The game ended in a 32-10 Beaufort victory, with the Eagles scoring off several steals and the jump ball after each quarter. Eleven games later, Mitchell's team set a season-high in points and margin of victory with a 108-47 defeat of Battery Creek.

But for as much success that Mitchell found on the court, being named region coach of the year three times and molding eight all-state players at Beaufort High, it's the lessons that this father figure to many taught off the court that made the greatest impact.

Mitchell's wife of 48 years, Henrietta, can recall she and her husband washing uniforms and towels while filling water bottles before games in the days prior to the school having its own laundry facility. What's more, if students ever needed a ride, a meal or some encouraging words, Mitchell was always there.

"You can give Coach Mitchell accolades as a coach, but when it's all said and done, he's even more monumental as a person and a man," said Bruce Beasley, a two-time all-state player under Mitchell as well as one of his assistant coaches before taking over Beaufort High's boys program when Mitchell retired in 1989. "Coaches are often judged by the fruit they bear off the court, and that's what he did."

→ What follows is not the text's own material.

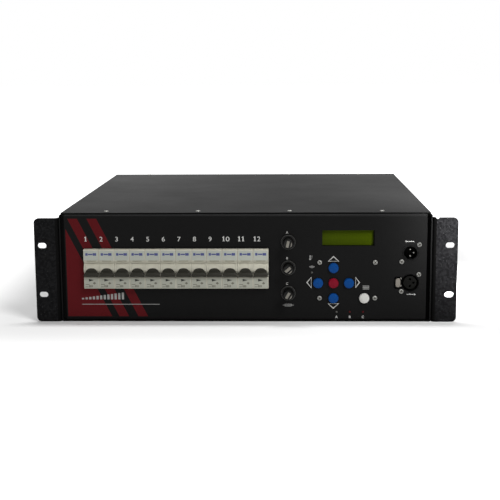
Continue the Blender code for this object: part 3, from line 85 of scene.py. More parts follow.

Likewise, Mitchell's most recent honor goes beyond being the namesake of Beaufort High's basketball gym. It's his uncanny ability to positively affect a sports contest and at the same time, transcend athletics through gentle discipline and strong leadership, settinga standard that leads his grandsons Austin and Chance to tell their grandfather how "one day I'm going to get a gym named after me, too."

"It really overwhelmed me to see all the family, players and people who came out for the ceremony," Mitchell reflected. "I guess that's what happens when you do something long enough."

And it certainly doesn't hurt when you do it so well.